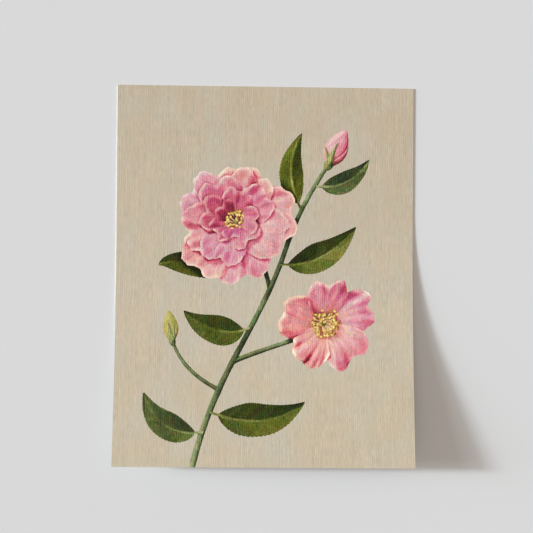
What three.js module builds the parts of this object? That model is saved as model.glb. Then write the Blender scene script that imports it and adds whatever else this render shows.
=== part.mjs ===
// Unframed art print: one sheet of heavy rag paper, 11 by 14 inches, lying on its back.
// Millimetres, +Z up out of the printed face, +Y towards the picture's top, +X to its right.
// The origin is on the table, under the middle of the sheet's outline.
//
// The print has long stood leaning on a wall, and the paper has kept that shape. Its upper half is
// dead flat. Below a shallow bend its straight lower end stands off the table. The bend runs askew,
// so the lower right corner is the highest.
import * as THREE from "three";

const SHEET_WIDTH = 279.4; // 11 in
const SHEET_LENGTH = 355.6; // 14 in
const PAPER_THICKNESS = 0.5; // 310 g/m2 cotton rag

const FLAT_BELOW_MIDDLE = 12; // how far the flat part reaches past the sheet's middle, half way across
const BEND_LENGTH = 40; // paper that is in the bend
const BEND_ANGLE = THREE.MathUtils.degToRad(6); // slope of the straight end below it
const BEND_SKEW = THREE.MathUtils.degToRad(9); // turn of the bend's lines from the sheet's width
const BEND_FACETS = 12; // flat strips that the bend is made of

const HALF_WIDTH = SHEET_WIDTH / 2;
const HALF_LENGTH = SHEET_LENGTH / 2;
const BEND_RADIUS = BEND_LENGTH / BEND_ANGLE;

// The way the paper bends up, in the plane of the flat sheet, and where on the middle line it starts.
const bendWay = new THREE.Vector2(Math.sin(BEND_SKEW), -Math.cos(BEND_SKEW));
const bendStart = new THREE.Vector2(0, -FLAT_BELOW_MIDDLE);

// A strip of paper across the bend: an arc of a circle, then a straight tangent to it. The sheet
// doesn't stretch, so the strip is drawn in by what it loses in reach.
function bentStrip(pastLine) {
  const paper = Math.max(0, pastLine);
  const slope = Math.min(paper, BEND_LENGTH) / BEND_RADIUS;
  const straight = Math.max(0, paper - BEND_LENGTH);
  const reach = BEND_RADIUS * Math.sin(slope) + straight * Math.cos(slope);
  return {
    slope,
    height: BEND_RADIUS * (1 - Math.cos(slope)) + straight * Math.sin(slope),
    drawnIn: paper - reach,
  };
}

// The point of the sheet at (across, along) on the flat paper, moved out of its mid-plane by offset.
function onSheet(across, along, offset) {
  const flat = new THREE.Vector2(across, along);
  const { slope, height, drawnIn } = bentStrip(flat.clone().sub(bendStart).dot(bendWay));
  const moved = flat.addScaledVector(bendWay, -drawnIn - offset * Math.sin(slope));
  return [moved.x, moved.y, PAPER_THICKNESS / 2 + height + offset * Math.cos(slope)];
}

// The lines from side to side that the sheet's flat strips meet at, from the top edge down to the
// bottom edge. Each is given by how far along the flat paper its left and its right end lie.
function stripLines() {
  const skewRise = HALF_WIDTH * Math.tan(BEND_SKEW);
  const bendLines = Array.from({ length: BEND_FACETS + 1 }, (_, i) => {
    const past = (BEND_LENGTH * i) / BEND_FACETS / Math.cos(BEND_SKEW);
    return [bendStart.y - past - skewRise, bendStart.y - past + skewRise];
  });
  return [[HALF_LENGTH, HALF_LENGTH], ...bendLines, [-HALF_LENGTH, -HALF_LENGTH]];
}

function sheetGeometry() {
  const lines = stripLines();
  const lastLine = lines.length - 1;

  // The printed face's points, then the back's: the left and the right end of each line in turn.
  const positions = [PAPER_THICKNESS / 2, -PAPER_THICKNESS / 2].flatMap((offset) =>
    lines.flatMap(([left, right]) => [
      ...onSheet(-HALF_WIDTH, left, offset),
      ...onSheet(HALF_WIDTH, right, offset),
    ]),
  );
  const [LEFT, RIGHT] = [0, 1];
  const front = (line, side) => 2 * line + side;
  const back = (line, side) => 2 * lines.length + front(line, side);

  const triangles = [];
  const quad = (a, b, c, d) => triangles.push(a, b, c, a, c, d);
  for (let n = 0; n < lastLine; n++) {
    quad(front(n, LEFT), front(n + 1, LEFT), front(n + 1, RIGHT), front(n, RIGHT));
    quad(back(n, LEFT), back(n, RIGHT), back(n + 1, RIGHT), back(n + 1, LEFT));
    quad(front(n, LEFT), back(n, LEFT), back(n + 1, LEFT), front(n + 1, LEFT));
    quad(front(n + 1, RIGHT), back(n + 1, RIGHT), back(n, RIGHT), front(n, RIGHT));
  }
  quad(front(0, RIGHT), back(0, RIGHT), back(0, LEFT), front(0, LEFT));
  quad(front(lastLine, LEFT), back(lastLine, LEFT), back(lastLine, RIGHT), front(lastLine, RIGHT));

  const geometry = new THREE.BufferGeometry();
  geometry.setAttribute("position", new THREE.Float32BufferAttribute(positions, 3));
  geometry.setIndex(triangles);
  geometry.computeVertexNormals();
  return geometry;
}

const printedPaper = new THREE.MeshStandardMaterial({ color: 0xc8bba5, roughness: 0.85, metalness: 0 });

const sheet = new THREE.Mesh(sheetGeometry(), printedPaper);
sheet.name = "print_sheet";

// Stands the group's origin under the middle of the outline, which the bend draws in at the lower end.
const box = new THREE.Box3().setFromObject(sheet);
sheet.position.set(-(box.min.x + box.max.x) / 2, -(box.min.y + box.max.y) / 2, -box.min.z);

const artPrint = new THREE.Group();
artPrint.name = "unframed_art_print";
artPrint.add(sheet);

export default artPrint;
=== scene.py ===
import bpy
import numpy as np
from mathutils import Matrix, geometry


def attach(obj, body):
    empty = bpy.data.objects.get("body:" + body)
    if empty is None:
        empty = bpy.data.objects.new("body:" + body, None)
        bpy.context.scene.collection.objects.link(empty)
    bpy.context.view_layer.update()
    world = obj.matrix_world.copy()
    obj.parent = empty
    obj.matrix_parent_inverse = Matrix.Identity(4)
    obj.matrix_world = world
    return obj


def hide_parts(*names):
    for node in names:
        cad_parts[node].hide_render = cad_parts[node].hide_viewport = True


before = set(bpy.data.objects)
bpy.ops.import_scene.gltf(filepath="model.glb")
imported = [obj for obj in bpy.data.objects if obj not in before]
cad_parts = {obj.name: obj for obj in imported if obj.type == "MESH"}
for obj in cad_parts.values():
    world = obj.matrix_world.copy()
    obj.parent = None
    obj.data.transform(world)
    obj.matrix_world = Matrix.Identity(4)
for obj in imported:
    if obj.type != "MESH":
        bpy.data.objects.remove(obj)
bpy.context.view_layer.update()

# == The picture's plate ==
# The print reproduces an oil painting, so its picture is worked out first, as a painter would see
# the motif: each stem, leaf and petal is a surface in the round, and the plate keeps the nearest.
# The picture's places are millimetres from its middle.

POINTS_PER_INCH = 80
PLATE_PITCH = 25.4 / POINTS_PER_INCH
PLATE_ROWS = 14 * POINTS_PER_INCH
PLATE_COLUMNS = 11 * POINTS_PER_INCH
BEHIND_ALL = -1e3  # the relief of a point that nothing has been laid on
STUDIO_WINDOW = np.array([-0.50, 0.55, 0.67])  # the way to the light that the motif was painted by

plate = {
    name: np.zeros((PLATE_ROWS, PLATE_COLUMNS))
    for name in ("tone", "pigment", "undertone", "share", "tint", "way", "piece")
}
plate["relief"] = np.full((PLATE_ROWS, PLATE_COLUMNS), BEHIND_ALL)
pigments = []


def srgb(red, green, blue):
    """A colour's screen values from 0 to 255, as parts of one."""
    return np.array([red, green, blue]) / 255


def pigment(*stops):
    """Adds a ramp of mixed paint, from the deepest tone (0) to the lightest (1); gives its number."""
    pigments.append(stops)
    return len(pigments)


def unit(vectors):
    """Each vector divided by its own length."""
    return vectors / np.maximum(np.linalg.norm(vectors, axis=-1, keepdims=True), 1e-9)


def ripple(x, seed, octaves=4):
    """Uneven waves: sines of rising pitch and falling height, each with its own drawn phase."""
    rng = np.random.default_rng(seed)
    total = 0
    for octave in range(octaves):
        pitch = 2**octave * rng.uniform(1, 1.3)
        total = total + np.sin(x * pitch + rng.uniform(0, 2 * np.pi)) / 1.7**octave
    return total / 1.8


def outward(points):
    """The normals of a grid of points, turned to the eye."""
    normals = unit(np.cross(np.gradient(points, axis=0), np.gradient(points, axis=1)))
    return np.where(normals[..., 2:] > 0, normals, -normals)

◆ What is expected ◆
Return, please, the lines of the data from the first through the line containing "const PAPER_THICKNESS = 0.5;", both kept, exactly as they stand and nothing more.

◆ In response ◆
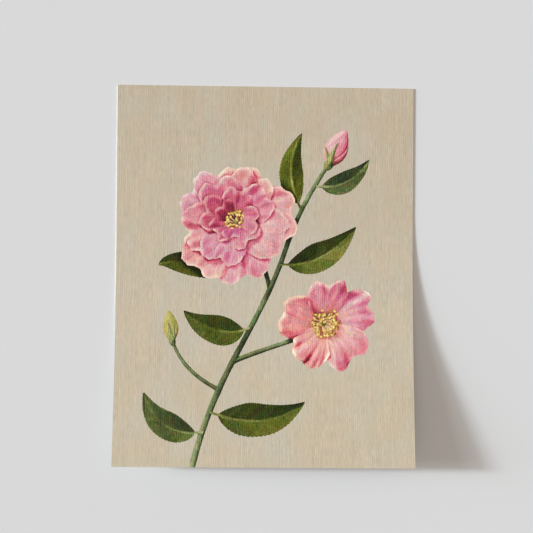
What three.js module builds the parts of this object? That model is saved as model.glb. Then write the Blender scene script that imports it and adds whatever else this render shows.
=== part.mjs ===
// Unframed art print: one sheet of heavy rag paper, 11 by 14 inches, lying on its back.
// Millimetres, +Z up out of the printed face, +Y towards the picture's top, +X to its right.
// The origin is on the table, under the middle of the sheet's outline.
//
// The print has long stood leaning on a wall, and the paper has kept that shape. Its upper half is
// dead flat. Below a shallow bend its straight lower end stands off the table. The bend runs askew,
// so the lower right corner is the highest.
import * as THREE from "three";

const SHEET_WIDTH = 279.4; // 11 in
const SHEET_LENGTH = 355.6; // 14 in
const PAPER_THICKNESS = 0.5; // 310 g/m2 cotton rag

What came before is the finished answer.